Stories of strange happenings have circulated over the years, one of which was during an official tour of the church when one visitor approached the church warden (Bob I think his name was) and asked:
“Who is the rude, robed wearing official, who ignored my questions and simply walked off without even speaking!”
The visitor had been near the south door at the time; which might have been of some significance since that was quite near the former south aisle where Sir Robert Neville was said to have been buried in 1270. One can only surmise that this particular visitor had had a chance meeting with one of these ghosts.
Then, there is the farm worker who one day, whilst following the combine harvester in the field to the east of the church, flew out of his tractor, shouting and waving his fists, certain that the machine had almost run over someone.
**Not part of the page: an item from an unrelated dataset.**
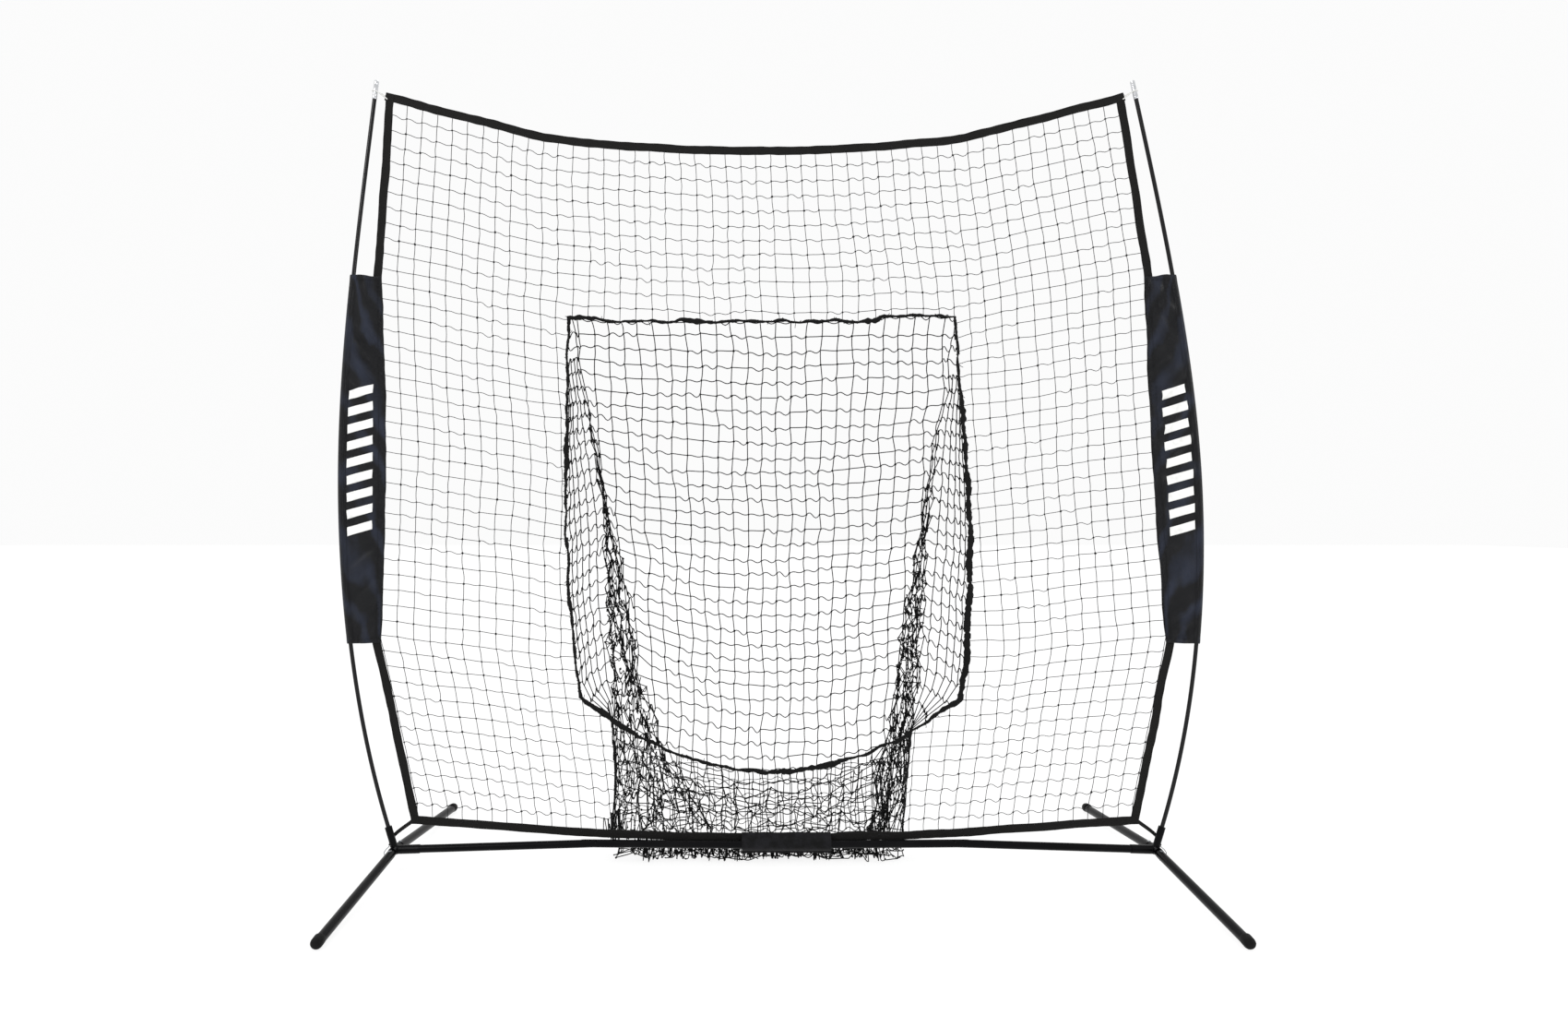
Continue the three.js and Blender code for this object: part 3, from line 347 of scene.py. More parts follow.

Yet there was no one there! In desperation he ran over to the church warden (again being Bob; he, it seems, must have been quite familiar to such occurrences) who was busy tending the garden. The farmer worker enquired if:
“he had seen the stupid bloke in the long brown coat walking in front of the combine?…..and where had he gone?…… He could have been killed”!
It is said that the warden’s simple reply was that “you could not kill someone who was already dead”.
Inevitably, there are those who dismiss such stories and any prospect of seeing ghosts at St Mary’s. Like the workmen who, during the restoration of the north window, sheepishly reported that they too had witnessed one such visit; the ghost had entered through the south door (again near Sir Robert’s tomb), paused for a while and then left. Again, just before Christmas of 2003, one or other of the ghosts made an impromptu visit during a prayer meeting. Then on Friday 14 September, after an absence of nearly nine months, one of these guardian ghosts was seen twice in the afternoon.